** DIRECTIVE **
Find each line with "empty" and copy it.

** SUPPLIED DATA **
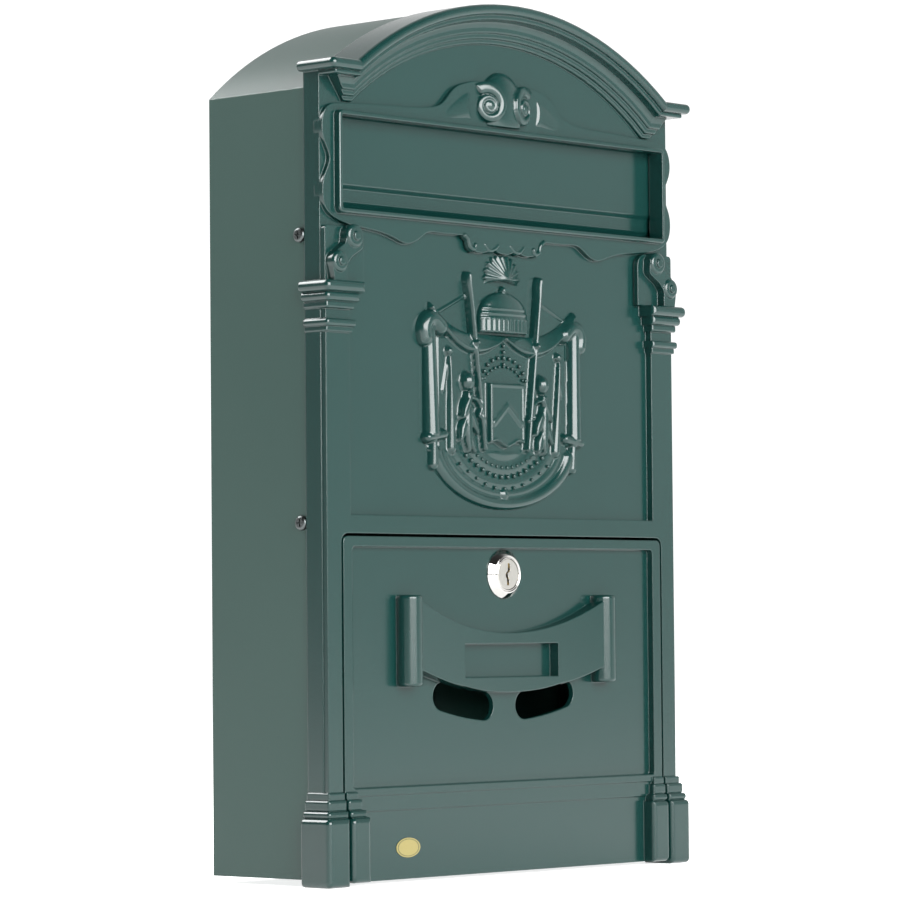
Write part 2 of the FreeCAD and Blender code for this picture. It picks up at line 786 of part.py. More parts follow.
def lock_cam():
    """The cam, at rest to the side, so that the door is free."""
    half = cam_width / 2
    arm = front_prism([(0, lock_z - half, 0), (cam_reach, lock_z - half + 1, 3.5),
                       (cam_reach, lock_z + half - 1, 3.5), (0, lock_z + half, 0)],
                      plug_end, plug_end + cam_thickness)
    hub = rod_along(Y_AXIS, Vector(0, plug_end, lock_z), cam_hub, cam_thickness)
    side = tail_side / 2
    eye = box(-side, side, plug_end - 1, plug_end + cam_thickness + 1, lock_z - side, lock_z + side)
    return without(joined([hub, arm]), [eye])


def ring(inner, outer, y0, thickness):
    """A flat washer on the lock's axis."""
    disc = rod_along(Y_AXIS, Vector(0, y0, lock_z), outer, thickness)
    return disc.cut(rod_along(Y_AXIS, Vector(0, y0 - 1, lock_z), inner, thickness + 2))


def lock_nut():
    """The hexagon nut that clamps the barrel to the door."""
    y0 = door_back + lock_washer_thickness
    radius = nut_across / math.sqrt(3)
    points = []
    for index in range(6):
        angle = math.radians(60 * index)
        points.append((radius * math.cos(angle), lock_z + radius * math.sin(angle), 0))
    nut = front_prism(points, y0, y0 + nut_thickness)
    return nut.cut(rod_along(Y_AXIS, Vector(0, y0 - 1, lock_z), barrel_radius, nut_thickness + 2))


def cross_recess(radius, depth):
    """Two crossed slots, as a cutter for a screw head on the Z axis, opening upwards."""
    half = recess_width / 2
    slot = box(-radius * 0.55, radius * 0.55, -half, half, -depth, 5)
    other = box(-half, half, -radius * 0.55, radius * 0.55, -depth, 5)
    return slot.fuse(other)


def pan_screw(radius, length, head, height):
    """A pan head screw on the Z axis, its head's underside at zero."""
    top = rod_along(Z_AXIS, Vector(0, 0, 0), head, height)
    top = top.makeFillet(height * 0.6, [e for e in top.Edges if e.BoundBox.ZMin > height / 2])
    shank = rod_along(Z_AXIS, Vector(0, 0, -length), radius, length)
    recess = cross_recess(head, recess_depth)
    recess.translate(Vector(0, 0, height))
    return without(top.fuse(shank), [recess])


def cam_screw():
    """The screw that holds the cam on the plug's tail."""
    screw = pan_screw(cam_screw_radius, cam_screw_length - 0.6, cam_screw_head,
                      cam_screw_head_height)
    screw.rotate(Vector(0, 0, 0), X_AXIS, -90)
    screw.translate(Vector(0, plug_end + cam_thickness + cam_washer_thickness, lock_z))
    return screw


# ---- case ------------------------------------------------------------------------------

def case_wrap():
    """Left side, back and right side, folded from one sheet."""
    outer = case_block(0, seat_face, case_depth, sheet_foot)
    inner = case_block(-sheet, seat_face - 1, case_depth - sheet, sheet_foot - 1)
    above = front_prism([(-FAR, fold_z, 0), (FAR, fold_z, 0), (FAR, FAR, 0), (-FAR, FAR, 0)],
                        0, case_depth - sheet)
    holes = []
    for z in screw_heights:
        hole = rod_along(X_AXIS, Vector(case_half - 5, screw_setback, z), screw_hole, 10)
        holes.extend(both(hole))
    for x in (-fixing_across / 2, fixing_across / 2):
        for z in (fixing_low, fixing_low + fixing_up):
            holes.append(rod_along(Y_AXIS, Vector(x, case_depth - 5, z), fixing_hole, 10))
    trim = case_block(5, case_depth - sheet, case_depth + 1, 0).cut(
        case_block(-sheet, case_depth - sheet - 1, case_depth + 2, 0))
    trim = trim.common(box(-FAR, FAR, 0, FAR, fold_z, FAR))
    return without(outer, [inner, above, trim] + holes)


def roof_sheet():
    """The arched roof, with flanges inside the sides."""
    arch = case_block(0, seat_face, case_depth, sheet_foot)
    arch = arch.cut(case_block(-sheet, seat_face - 1, case_depth + 1, 0))
    arch = arch.common(box(-FAR, FAR, 0, FAR, fold_z, FAR))
    skirt = case_block(-sheet, seat_face + 15, case_depth - sheet, sheet_foot)
    skirt = skirt.cut(case_block(-2 * sheet, seat_face, case_depth, 0))
    flange = box(-FAR, FAR, 0, FAR, fold_z - roof_flange, fold_z + roof_flange / 2)
    return joined([arch, skirt.common(flange)])


def floor_panel():
    """The floor, with a flange up each side and up the back."""
    half = case_half - sheet
    back = case_depth - sheet
    low = sheet_foot + sheet
    tray = box(-half, half, floor_front, back, low, low + floor_flange)
    room = box(-half + sheet, half - sheet, floor_front - 1, back - sheet, low + sheet, FAR)
    return without(tray, [room])


def case_screws():
    """Four pan head screws through the sides into the frame's lugs."""
    screws = []
    for z in screw_heights:
        screw = pan_screw(screw_radius, screw_length, screw_head, screw_head_height)
        screw.rotate(Vector(0, 0, 0), Y_AXIS, 90)
        screw.translate(Vector(case_half, screw_setback, z))
        screws.extend(both(screw))
    return Part.makeCompound(screws)


# ---- write -----------------------------------------------------------------------------

pieces = {
    "front_casting": front_casting(),
    "case_wrap": case_wrap(),
    "roof_sheet": roof_sheet(),
    "floor_panel": floor_panel(),
    "case_screws": case_screws(),
    "flap_plate": flap_plate(),
    "flap_rod": flap_rod(),
    "flap_rod_clips": flap_rod_clips(),
    "door_casting": door_casting(),
    "door_hinge_pin_left": mirrored(hinge_pin()),
    "door_hinge_pin_right": hinge_pin(),
    "maker_label": maker_label(),
    "lock_body": lock_body(),
    "lock_washer": ring(barrel_radius, lock_washer_radius, door_back, lock_washer_thickness),
    "lock_nut": lock_nut(),
    "lock_plug": lock_plug(),
    "lock_wafers": lock_wafers(),
    "lock_cam": lock_cam(),
    "cam_washer": ring(cam_screw_radius, cam_washer_radius, plug_end + cam_thickness,
                       cam_washer_thickness),
    "cam_screw": cam_screw(),
}

os.makedirs("parts", exist_ok=True)
for name, shape in pieces.items():
    placed = shape.copy()
    placed.translate(PLACE)
    placed.exportStep(f"parts/{name}.step")
    size = placed.BoundBox
    print(f"{name:22s} solids {len(placed.Solids)} valid {placed.isValid()} volume {placed.Volume:10.1f}"
          f"  {size.XLength:7.2f} x {size.YLength:6.2f} x {size.ZLength:7.2f}")
print(f"arch radius {arch_radius:.2f}, fold at {fold_z:.2f}, origin at y {case_depth}, z {fixing_mid}")
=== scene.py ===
# %% [markdown]
# # A cast-front post box, dressed in Blender
#
# The post box hangs on a wall: a die-cast front frame with an arched cornice, a letter
# flap, a drop-down door with a lock, and a case folded from thin sheet. What is left for
# Blender is what a foundry and a paint shop add: the relief ornament that the mould
# leaves on the casting, the powder coat, the metal of the lock, and a plain studio to
# look at them in.

# %% Load the frame
import json
import math

import bmesh
import bpy
import numpy as np
from mathutils import Matrix, Vector


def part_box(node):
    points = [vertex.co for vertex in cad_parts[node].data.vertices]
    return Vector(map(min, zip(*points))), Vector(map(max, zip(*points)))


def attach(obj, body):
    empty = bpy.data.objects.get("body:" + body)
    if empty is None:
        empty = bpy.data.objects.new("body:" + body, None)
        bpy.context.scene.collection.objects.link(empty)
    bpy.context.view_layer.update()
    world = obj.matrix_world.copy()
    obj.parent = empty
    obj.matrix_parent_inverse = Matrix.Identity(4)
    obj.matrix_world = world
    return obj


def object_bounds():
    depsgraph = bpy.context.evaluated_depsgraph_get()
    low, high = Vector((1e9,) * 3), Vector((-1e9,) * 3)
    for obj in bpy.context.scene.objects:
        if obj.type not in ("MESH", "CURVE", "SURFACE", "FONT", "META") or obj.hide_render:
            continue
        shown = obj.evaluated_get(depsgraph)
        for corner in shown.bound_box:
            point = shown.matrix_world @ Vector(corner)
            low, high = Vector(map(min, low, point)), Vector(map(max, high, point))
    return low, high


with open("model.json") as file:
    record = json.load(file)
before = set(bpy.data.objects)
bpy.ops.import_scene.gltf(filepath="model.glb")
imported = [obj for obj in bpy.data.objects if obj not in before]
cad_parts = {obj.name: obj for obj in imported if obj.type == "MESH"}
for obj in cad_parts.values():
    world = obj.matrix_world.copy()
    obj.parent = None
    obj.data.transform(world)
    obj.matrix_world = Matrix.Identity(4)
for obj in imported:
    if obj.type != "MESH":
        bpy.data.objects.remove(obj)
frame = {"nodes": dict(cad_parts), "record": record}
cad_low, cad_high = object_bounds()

print("CAD box", [round(v, 4) for v in cad_low], [round(v, 4) for v in cad_high])

# %% [markdown]
# ## Where things are
#
# The drawing measures heights from the frame's foot and depths from the face of its
# plate, in millimetres.  Two corners of the front casting give both, because its foot is
# its lowest point and its cornice stands a known distance in front of the plate.  Every
# ornament below is laid out in those drawing millimetres and turned to metres once.

# %% Drawing coordinates
MM = 0.001
CORNICE_FRONT = 13.7         # cornice in front of the plate
FIELD_DEPTH = 0.6            # field behind the plate
SURROUND_FRONT = 2.3         # slot surround in front of the plate

casting_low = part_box("front_casting")[0]
foot_z = casting_low.z
plate_y = casting_low.y + CORNICE_FRONT * MM


def place(x, depth, z):
    """Metres from drawing millimetres: across, in front (-) or behind (+) the plate, up."""
    return Vector((x * MM, plate_y + depth * MM, foot_z + z * MM))


lock_low, lock_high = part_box("lock_body")
lock_centre = (lock_low + lock_high) / 2
print("plate face at y", round(plate_y, 4), "foot at z", round(foot_z, 4))

# %% [markdown]
# ## Writing materials as sums
#
# A Blender material is a graph of nodes, and the arithmetic in it is tedious to wire by
# hand.  The class below wraps one output socket, so that `grain * 0.3 + spots` adds the
# Math nodes by itself.  Every other kind of node comes from one method, `node`, which
# sets the node's own options first and then its inputs.

# %% A socket that can be added and multiplied
class Signal:
    """A value in a graph of nodes, with Python's arithmetic."""

    def __init__(self, graph, socket):
        self.graph = graph
        self.socket = socket

    def maths(self, operation, left, right):
        return self.graph.node("ShaderNodeMath", {"operation": operation}, {0: left, 1: right})

    def __add__(self, other):
        return self.maths("ADD", self, other)

    def __radd__(self, other):
        return self.maths("ADD", other, self)

    def __sub__(self, other):
        return self.maths("SUBTRACT", self, other)

    def __rsub__(self, other):
        return self.maths("SUBTRACT", other, self)

    def __mul__(self, other):
        return self.maths("MULTIPLY", self, other)

    def __rmul__(self, other):
        return self.maths("MULTIPLY", other, self)

    def __pow__(self, other):
        return self.maths("POWER", self, other)


class Graph:
    """A tree of nodes while it is being written."""

    def __init__(self, tree):
        self.tree = tree

    def node(self, kind, settings, inputs, output=0):
        """Adds a node, sets its options, fills its inputs and returns one output."""
        made = self.tree.nodes.new(kind)
        for option, value in settings.items():
            if option == "stops":
                self.set_stops(made.color_ramp, value)
            else:
                setattr(made, option, value)
        for name, value in inputs.items():
            self.fill(made.inputs[name], value)
        return Signal(self, made.outputs[output])

    def set_stops(self, ramp, stops):
        """Puts (position, colour) stops on a colour ramp."""
        while len(ramp.elements) < len(stops):
            ramp.elements.new(0.5)
        for element, (position, colour) in zip(ramp.elements, stops):
            element.position = position
            element.color = colour

    def fill(self, socket, value):
        """Links a signal to a socket, or sets a plain value on it."""
        if isinstance(value, Signal):
            self.tree.links.new(value.socket, socket)
        else:
            socket.default_value = value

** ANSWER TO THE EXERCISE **
    empty = bpy.data.objects.get("body:" + body)
    if empty is None:
        empty = bpy.data.objects.new("body:" + body, None)
        bpy.context.scene.collection.objects.link(empty)
    obj.parent = empty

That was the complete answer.